Re^4: peek at STDIN, to determine data type and then pass STDIN to a parser
by aral (Acolyte) on Jan 08, 2015 at 10:12 UTC

    Okay - I have gotten your code to work, and to do what I want. Now this may be a beginners question - but:

    How on earth do I get XML::Twig's parse function to use the iterator instead of a filehandle?

    my $inputHandle = create_iterator(); $t->parse (<$inputHandle>);

    exits with error message "Not a GLOB reference at ./script.pl line xy.".

    And

    $t->parse ($inputHandle);

    spits out: "not well-formed (invalid token) at line 1, column 4, byte 4 at /usr/lib/x86_64-linux-gnu/perl5/5.20/XML/Parser.pm line 187. at ./script.pl line xy."

    So how do I typecast the iterator in order to treat it like a file handle?

      Ok, I have had a chance to look at this - my statement above about it "treat it as just a file handle" is not quite accurate.
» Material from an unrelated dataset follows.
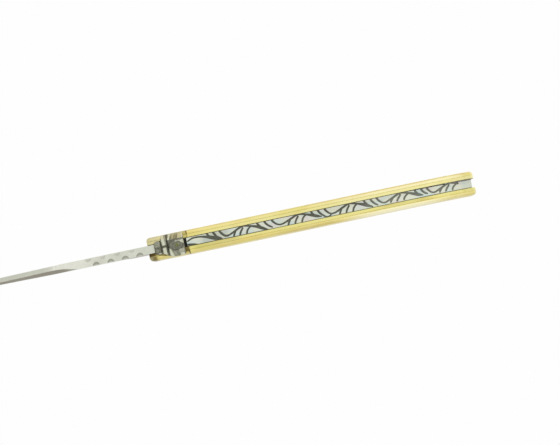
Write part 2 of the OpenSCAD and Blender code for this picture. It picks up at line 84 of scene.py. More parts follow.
# The spring, the pins and the rivets
nose_flat_x, nose_gap, spring_thin, spring_centre, spring_rear = 10.7, 0.08, 3.6, 4.3, 5.2
spring_waist_in, spring_waist, spring_swell_in, spring_end = 33, 4.1, 3, 4.4
centre_pin_x, end_pin_x, spring_pin_deep = 52, rear_x - 11, 2.2
bolster_pin_at, bolster_pin_deep = 4, 2.6
front_pin_in, middle_pin_in, rear_pin_in = 7, 9, 16
pivot_r, pivot_gap, spring_pin_r, bolster_pin_r, scale_pin_r = 1.5, 0.04, 1, 0.75, 0.8
wave_len, wave_count, first_crest, line_deep = 18.6, 5, 4.5, 0.25
# The bee
bee_head_w, bee_wing_w, wing_h, wing_gap = 4.8, 8.3, 1.35, 0.15
right_wing_at, left_wing_at, bee_foot_in = 3.1, 6.4, 0.25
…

It needs a little more support to make it look like an IO::Handle or a tied file handle. I am considering a self-project to be able to export an Iterator::Simple object as an IO::Handle object.
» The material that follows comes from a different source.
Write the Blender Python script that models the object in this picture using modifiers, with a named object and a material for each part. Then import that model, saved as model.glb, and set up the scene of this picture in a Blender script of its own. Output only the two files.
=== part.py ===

      I have been using the iterators with the ->next() or <$iterator> syntax, so stating that they just behave like a file handle is definitely a mea culpa. Given a couple of days perhaps I can have something available that will wrap an iterator as a globish object. I will update here if/when that happens.

      --MidLifeXis

        If you could find a way to do this that would be much appreciated. I would try it myself, but I am afraid I am still way too clueless about the lower level mechanics of perl :)

        I understand you've probably been too busy to get back to this. However, the idea and approach seemed very valuable, and I would therefore like to bump the topic, in case someone has the time and interest to come up with a solution to wrap the above iterator approach in a glob like object.

        Anyone? :)